Mike McCarty wrote:
That's way more than I would permit on my machine. I not only find
it imaginable that /var would be < 500MB, my /var is < 300MB. And
on occasion, I have cleaned out the package manager stuff (though
it tends to come back).
# df
Filesystem 1K-blocks Used Available Use% Mounted on
/dev/hda5 7633264 6147620 1097896 85% /
/dev/hda3 99075 24602 69358 27% /boot
Not everyone can afford hundreds of Gigs of disc space.
If disc is so cheap, will you buy me a new, larger drive?
I do not have a monster drive, nor do I have more than one. I have a
single 40 GB drive.

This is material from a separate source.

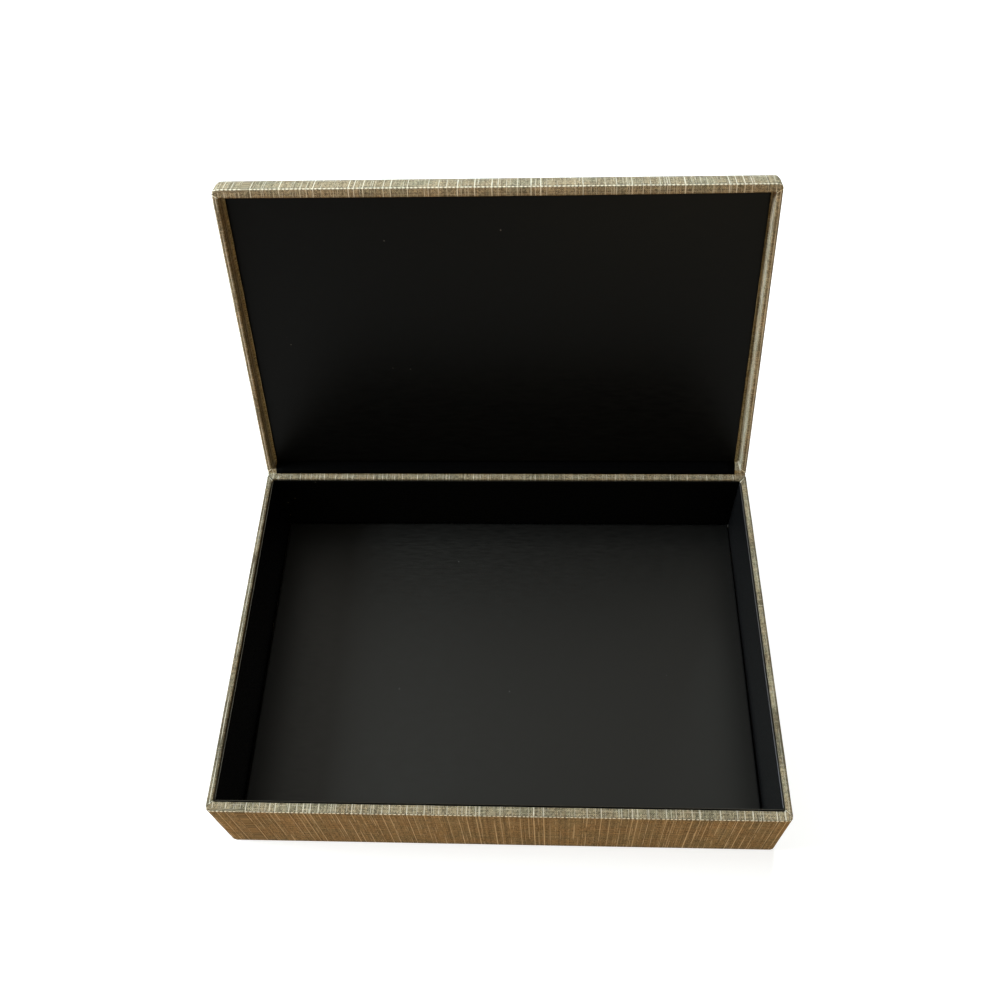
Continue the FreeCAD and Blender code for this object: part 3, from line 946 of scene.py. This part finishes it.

Of that, only about 14 GB is currently partitioned
for use. (I also do not have huge collections of music and video
files.) My /var is 2 GB and /var/cache/apt runs about 766 MB.
I was not happy with any of apts cleaning modes. What I wanted was
something that would keep a copy of anything that I DO have installed,
while letting me clear out anything that is NOT installed. I wrote a
python script (about 13 KB) that does just that. It prints the
following information (I just ran it and cleaned out some old files) and
then prompts you to clean out uninstalled packages, or extra copies of
installed packages.
-----------------------------------------------------------------------------------
CleanApt v0.4.0 - an apt cache cleaner
Total installed packages: 941 Total uninstalled packages in
archive: 0
Total packages in archive: 922 Total files in
archive: 922
Packages in archive w/dups: 0 Files in archive in dup
pkgs: 0
Nothing to clean in archives. Exiting.
------------------------------------------------------------------------------------
Duplicate package files will be listed in order (as ls would print them)
with an asterisk by the one with the most recent date. You can tell the
script to keep the last displayed, or the most current by date. You can
also say not to delete any of the listed packages (this is the
default). It does not delete ANYTHING unless specifically told to.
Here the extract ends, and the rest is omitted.